Wine 11 Rewrites Windows Game Execution at Kernel Level with Massive Performance Gains
A Major Leap for Linux Gaming
Wine 11 has introduced a fundamental rewrite of how Linux runs Windows applications, moving key execution paths to the kernel level for significant performance improvements. This represents one of the most substantial architectural changes in Wine's history.
What Changed
Previous versions of Wine translated Windows API calls to Linux equivalents in user space, adding overhead to every system interaction. Wine 11 moves critical translation layers closer to the kernel, reducing the context switching and translation overhead that has historically been the main bottleneck for Windows gaming on Linux.
Performance Impact
Early benchmarks show substantial speed gains in game performance, with some titles seeing double-digit percentage improvements in frame rates.

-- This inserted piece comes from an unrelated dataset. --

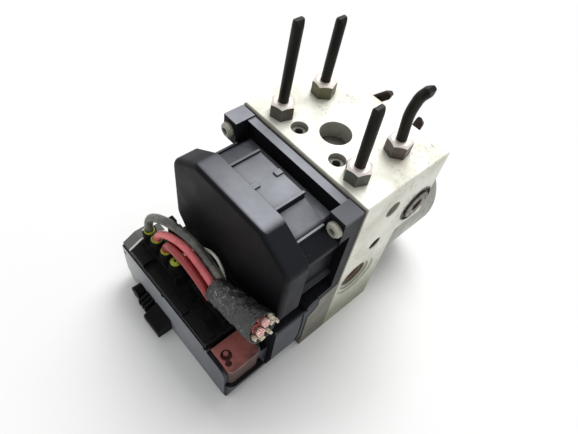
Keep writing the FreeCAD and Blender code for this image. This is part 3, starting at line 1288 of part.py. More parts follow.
def plug_body():
    """Wire plug: skirt over the pins, terraced deck over the trough, and sealed wire exits on turrets."""
    y0 = TROUGH_Y + 0.5
    y1 = TROUGH_BACK_Y - 0.5
    top = PLUG_TOP_Z
    skirt = box(PLUG_X0 + 2.5, PLUG_X1, PLUG_SKIRT_Y0, PLUG_SKIRT_Y1, PLUG_SKIRT_Z, PLUG_DECK_Z)
    deck = box(PLUG_X0, PLUG_X1, y0, y1, PLUG_DECK_Z, top)
    ramp = plate_x([(y0, top - 1), (y0, top), (TOWER_Y0, top + 4.5), (TOWER_Y1, top + 4.5),
                    (TOWER_Y1, top - 1)], [0] * 5,
                   PLUG_X0, PLUG_RAMP_X1 + 1)
    tower = box(PLUG_RAMP_X1, TOWER_X1, TOWER_Y0, TOWER_Y1, top, SEAL_TOP_Z - 6)
    terrace = box(PLUG_RAMP_X1, PLUG_RAMP_X1 + 13, y0, TOWER_Y0, top, top + 3.2)
    shelf = box(PLUG_RAMP_X1 + 18, PLUG_X1 - 22, y0, y0 + 4.5, top, top + 1.8)
    step = box(PLUG_X1 - 20, PLUG_X1 - 2, y0 + 1, y0 + 7, top, top + 1.4)
    ridge = box(TOWER_X1 + 3, PLUG_X1 - 4, TOWER_Y1 - 4, TOWER_Y1, top, top + 3.5)
    tabs = [box(x, x + PLUG_TAB_W, y1 - 4, y1, top, PLUG_TAB_Z) for x in PLUG_TABS_X]
    pieces = [skirt, deck, ramp, tower, terrace, shelf, step, ridge] + tabs
    for x in SEALS_X:
        pieces.append(rod_z(x, SEAL_Y, TURRET_R, top, SEAL_TOP_Z))
    for x in CAM_PINS_X:
        pieces.append(rod_y(x, CAM_PIN_Z, CAM_PIN_R, PLUG_SKIRT_Y0 - SLIDE_RAIL_T, PLUG_SKIRT_Y0 + 1))
        pieces.append(rod_y(x, CAM_PIN_Z, CAM_PIN_R, PLUG_SKIRT_Y1 - 1, PLUG_SKIRT_Y1 + SLIDE_RAIL_T))
    whole = fused(pieces)
    tools = [rod_z(x, SEAL_Y, SEAL_R, SEAL_TOP_Z - SEAL_L, SEAL_TOP_Z + 1) for x in SEALS_X]
    for y in PIN_ROWS_Y:
        half = PLUG_SLOT_W / 2
        tools.append(box(PIN_X0 - 2, PLUG_X1 - 3, y - half, y + half, PLUG_SKIRT_Z - 1, PLUG_SLOT_TOP_Z))
    return cut_all(whole, tools)


def cam_slot(x, y0, y1):
    """Inclined slot that lifts the plug's cam pin as the slide is drawn out."""
    width = CAM_PIN_R + SLIDE_GAP
    low = V(x + 1, y0, CAM_PIN_Z)
    high = V(x - SLIDE_TRAVEL, y0, CAM_PIN_Z + PLUG_LIFT)
    start = rod_y(low.x - 1, low.z, width, y0, y1)
    end = rod_y(high.x, high.z, width, y0, y1)
    run = V(high.x - x, 0, high.z - low.z)
    across = V(-run.z, 0, run.x).normalize() * width
    first = V(x, y0, CAM_PIN_Z)
    points = [first + across, first - across, high - across, high + across]
    bar = Part.Face(Part.makePolygon(points + points[:1])).extrude(V(0, y1 - y0, 0))
    return fused([start, end, bar])


def lock_slide():
    """U-shaped slide: two rails with cam slots, joined by the handle at the right end."""
    front = PLUG_SKIRT_Y0 - SLIDE_GAP
    back = PLUG_SKIRT_Y1 + SLIDE_GAP
    rails = []
    for y0, y1 in ((front - SLIDE_RAIL_T, front), (back, back + SLIDE_RAIL_T)):
        rail = box(SLIDE_RAIL_X0, HANDLE_X0 + 1, y0, y1, SLIDE_RAIL_Z0, SLIDE_RAIL_Z1)
        rails.append(cut_all(rail, [cam_slot(x, y0 - 1, y1 + 1) for x in CAM_PINS_X]))
    z0 = TROUGH_END_Z + SLIDE_GAP
    handle = box(HANDLE_X0, HANDLE_X1, front - SLIDE_RAIL_T, back + SLIDE_RAIL_T, z0, HANDLE_Z1)
    upright = [e for e in handle.Edges if e.BoundBox.ZLength > 1 and e.BoundBox.XMin > HANDLE_X1 - 1e-4]
    handle = handle.makeFillet(HANDLE_EDGE_R, upright)
    top = HANDLE_Z1 + 1
    floor = HANDLE_Z1 - HANDLE_POCKET_DEPTH
    pocket = rod_z(HANDLE_POCKET_X, HANDLE_POCKET_Y, HANDLE_POCKET_R, floor, top)
    pocket = pocket.cut(rod_z(HANDLE_POCKET_X - 1, HANDLE_POCKET_Y + 0.4, HANDLE_POCKET_R * 0.45, floor,
                              top))
    hole = rod_z(HANDLE_HOLE_X, HANDLE_HOLE_Y, HANDLE_HOLE_R, floor, top)
    return cut_all(fused(rails + [handle]), [pocket, hole])


def wire_seals():
    """Lipped rubber seals that close each wire exit."""
    seals = []
    z0 = SEAL_TOP_Z - SEAL_L
    for x, r in zip(SEALS_X, (DARK_WIRE_R, RED_WIRE_R, RED_WIRE_R, WHITE_WIRE_R)):
        bore = r + 0.02
        lip = SEAL_L + SEAL_LIP
        profile = [(0, bore), (0, SEAL_R), (SEAL_L, SEAL_R), (SEAL_L, SEAL_R - 0.2), (lip, r + 0.4),
                   (lip, bore)]
        seals.append(turned(profile, V(x, SEAL_Y, z0), V(0, 0, 1)))
    return Part.makeCompound(seals)


def wrap_axis():
    return (WRAP_END - WRAP_START).normalize()


def tape_wrap():
    """Taped stretch of the harness, widening towards its cut end."""
    length = (WRAP_END - WRAP_START).Length
    profile = [(0, 0), (0, WRAP_MOUTH_R - 1), (1.2, WRAP_MOUTH_R), (length * 0.45, WRAP_MOUTH_R + 1.1),
               (length - 1, WRAP_END_R),
               (length, WRAP_END_R - 0.8), (length, 0)]
    return turned(profile, WRAP_START, wrap_axis())


def wire_ends():
    """Cut ends of the wires, standing out of the far end of the tape."""
    axis = wrap_axis()
    below = V(0, 1, 0).cross(axis).normalize()
    ahead = below.cross(axis).normalize()
    ends = []
    for front, down, r, reach in CUT_ENDS:
        ends.append(Part.makeCylinder(r, reach, WRAP_END + ahead * front + below * down, axis))
    return Part.makeCompound(ends)


def wire_red_a():
    return tube(list(RED_WIRE_A_ROUTE), RED_WIRE_R, None, "wire_red_a")


def wire_red_b():
    return tube(list(RED_WIRE_B_ROUTE), RED_WIRE_R, None, "wire_red_b")


def wire_dark():
    return tube(list(DARK_WIRE_ROUTE), DARK_WIRE_R, None, "wire_dark")


def wire_white():
    return tube(list(WHITE_WIRE_ROUTE), WHITE_WIRE_R, None, "wire_white")


def build_nodes():
    nodes = {
        "valve_block": valve_block(),
        "tube_nuts_top": tube_nuts_top(),
        "tube_nuts_back": tube_nuts_back(),
        "brake_pipe_front_left": brake_pipe_front_left(),
        "brake_pipe_front_right": brake_pipe_front_right(),
        "brake_pipe_rear_left": brake_pipe_rear_left(),
        "brake_pipe_rear_right": brake_pipe_rear_right(),
        "back_pipe_left": back_pipe_left(),
        "back_pipe_right": back_pipe_right(),
        "inlet_valve_bodies": valve_bodies(INLET_ROW_Z),
        "outlet_valve_bodies": valve_bodies(OUTLET_ROW_Z),
        "coil_bobbins": coil_bobbins(),
        "valve_coils": valve_coils(),
        "pump_sleeves": pump_sleeves(),
        "pump_plugs": pump_plugs(),
        "pump_piston_right": pump_piston(),
        "pump_piston_left": mirrored(pump_piston()),
        "pump_spring_right": pump_spring(),
        "pump_spring_left": mirrored(pump_spring()),
        "accumulator_covers": pair(accumulator_cover()),
        "accumulator_piston_right": accumulator_piston(),
        "accumulator_piston_left": mirrored(accumulator_piston()),
        "accumulator_spring_right": accumulator_spring(),
        "accumulator_spring_left": mirrored(accumulator_spring()),
        "motor_can": motor_can(),
        "motor_screws": motor_screws(),
        "front_bearing": front_bearing(),
        "rear_bearing": rear_bearing(),
        "motor_shaft": motor_shaft(),
        "eccentric_ring": eccentric_ring(),
        "armature_core": armature_core(),
        "armature_windings": armature_windings(),
        "commutator": commutator(),
        "magnets": magnets(),
        "brush_plate": brush_plate(),
        "brushes": brushes(),
        "brush_springs": brush_springs(),
        "ecu_housing": ecu_housing(),
        "ecu_cover": ecu_cover(),
        "ecu_gasket": ecu_gasket(),
        "circuit_board": circuit_board(),
        "connector_pins": connector_pins(),
        "ecu_screws": ecu_screws(),
        "plug_body": plug_body(),
        "lock_slide": lock_slide(),
        "wire_seals": wire_seals(),
        "wire_red_a": wire_red_a(),
        "wire_red_b": wire_red_b(),
        "wire_dark": wire_dark(),
        "wire_white": wire_white(),
        "tape_wrap": tape_wrap(),
        "wire_ends": wire_ends(),
    }
    for number, x in enumerate(VALVE_COLUMNS, 1):
        nodes["inlet_plunger_%d" % number] = plunger(x, INLET_ROW_Z, True)
        nodes["outlet_plunger_%d" % number] = plunger(x, OUTLET_ROW_Z, False)
    return nodes


def main():
    os.makedirs("parts", exist_ok=True)
    for name, shape in build_nodes().items():
        if not shape.isValid():
            print("not valid:", name)
        shape.exportStep("parts/%s.step" % name)


main()
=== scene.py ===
import math
import random

import bpy
from bpy.props import FloatProperty, FloatVectorProperty, IntProperty, PointerProperty
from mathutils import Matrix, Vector, noise


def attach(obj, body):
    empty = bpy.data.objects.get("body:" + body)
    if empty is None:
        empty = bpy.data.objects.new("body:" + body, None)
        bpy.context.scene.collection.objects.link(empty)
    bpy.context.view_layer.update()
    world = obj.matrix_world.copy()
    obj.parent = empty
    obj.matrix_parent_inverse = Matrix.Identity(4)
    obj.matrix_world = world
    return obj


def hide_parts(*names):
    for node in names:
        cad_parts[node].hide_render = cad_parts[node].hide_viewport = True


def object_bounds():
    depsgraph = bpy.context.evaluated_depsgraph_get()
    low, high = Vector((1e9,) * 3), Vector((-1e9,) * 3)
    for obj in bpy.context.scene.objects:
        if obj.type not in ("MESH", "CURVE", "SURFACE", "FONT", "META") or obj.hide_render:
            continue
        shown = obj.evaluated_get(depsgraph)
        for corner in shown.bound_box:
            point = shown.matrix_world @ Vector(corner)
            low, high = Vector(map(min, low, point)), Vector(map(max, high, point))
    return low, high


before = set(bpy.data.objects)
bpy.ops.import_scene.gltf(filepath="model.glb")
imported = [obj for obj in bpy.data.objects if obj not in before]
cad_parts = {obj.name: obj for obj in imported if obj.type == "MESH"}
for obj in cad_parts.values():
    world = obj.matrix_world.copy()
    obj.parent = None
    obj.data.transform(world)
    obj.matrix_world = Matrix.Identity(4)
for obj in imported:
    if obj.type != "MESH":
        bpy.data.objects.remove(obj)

bl_info = {
    "name": "Brake Unit Dressing",
    "version": (1, 0, 0),
    "blender": (4, 5, 0),
    "location": "3D View > Sidebar > Brake Unit",
    "description": "Finishes, wires and torn ends of a used anti-lock brake unit",
    "category": "Object",
}

MM = 0.001
CAD_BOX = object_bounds()

# Routes of the free wires from their seals to the tape, in millimetres
RED_WIRE_A_ROUTE = ((-43.8, -62, 50), (-43.3, -62, 59), (-32, -59.2, 68), (-13, -57.4, 71), (7, -57.5, 61))
RED_WIRE_B_ROUTE = ((-33.8, -62, 50), (-33.8, -62.5, 59), (-25, -62.9, 67), (-9, -62.2, 67.5), (8, -61.6, 57))
DARK_WIRE_ROUTE = ((-51.5, -62, 50), (-53.2, -61.5, 59), (-49, -59.6, 68), (-34, -55.6, 73),
                   (-13, -52.2, 71.6), (6, -52.4, 62.2))
WHITE_WIRE_ROUTE = ((-24.4, -62, 50), (-24, -60.5, 55), (-19.5, -50.2, 64), (-7, -48.2, 71.5), (2, -48.2, 64),
                    (7, -50.4, 56.5))

# Ends of the taped stretch's axis
WRAP_START = Vector((7.0, -57.0, 60.0)) * MM
WRAP_END = Vector((42.5, -55.0, 70.0)) * MM


def linear(level):
    """Scene value of a display level from 0 to 255."""
    level /= 255
    return level / 12.92 if level <= 0.04045 else ((level + 0.055) / 1.055) ** 2.4


def shown(*levels):
    """Scene values of a colour in display levels."""
    return tuple(linear(v) for v in levels)


def toned(tint, share):
    """The tint with all three values times share."""
    return tuple(x * share for x in tint)


# Tints that belong to one place only
NUT_OLIVE = shown(96, 94, 66)
NUT_GREEN = shown(84, 88, 78)
NUT_ROSE = shown(96, 84, 78)
NUT_TARNISH = (0.01, 0.01, 0.008)
NUT_FOOT = (0.015, 0.013, 0.01)
PIPE_ROOT = shown(66, 40, 28)
COVER_STAIN = shown(176, 150, 142)
# Painted shade on the control unit: in its recesses, on the cap's front and over the latch.
UNIT_SHADE_BLACK = shown(12, 12, 14)
# Painted reflection on the trough's glossy black front wall, from its left end to its right.
WALL_REFLECTION_LEFT = shown(184, 184, 184)
WALL_REFLECTION_MIDDLE = shown(134, 137, 142)
WALL_REFLECTION_RIGHT = shown(100, 102, 108)
# Painted highlight on the up-sloping ramp at the plug's left end.
PLUG_RAMP_HIGHLIGHT = shown(104, 104, 102)
# Painted shade: the lower red wire is a darker copy of the red, as it lies in the upper one's shade.
SHADED_RED_SHARE = (0.42, 0.16, 0.16)

# Inner pieces, as scene values
CORE_STEEL = (0.16, 0.16, 0.17)
WINDING_COPPER = (0.55, 0.24, 0.12)
MAGNET_FERRITE = (0.03, 0.03, 0.032)
BRUSH_CARBON = (0.02, 0.02, 0.02)
BRUSH_PLASTIC = (0.04, 0.035, 0.03)
SPRING_STEEL = (0.30, 0.30, 0.31)
BOARD_LACQUER = (0.02, 0.10, 0.04)
COIL_COPPER = (0.50, 0.20, 0.10)
BOBBIN_PLASTIC = (0.05, 0.04, 0.03)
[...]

The gains are most pronounced in:
- GPU-intensive games — reduced driver overhead through kernel-level translation
- Games with heavy system call usage — direct kernel mapping eliminates user-space translation
- Multi-threaded workloads — improved scheduling and synchronization
Impact on the Linux Gaming Ecosystem
This is significant for several reasons:
- Proton/Steam Deck compatibility — Valve's Proton is built on Wine, so these improvements will flow through to Steam Deck and Linux gaming on Steam
- Reduced reliance on Windows dual-boot — better performance narrows the gap further
- Competitive with native ports — for many titles, Wine performance may now rival native Linux versions
Wine has been the backbone of Linux Windows compatibility for over 30 years. This kernel-level rewrite addresses the most fundamental performance limitation that has persisted since its inception.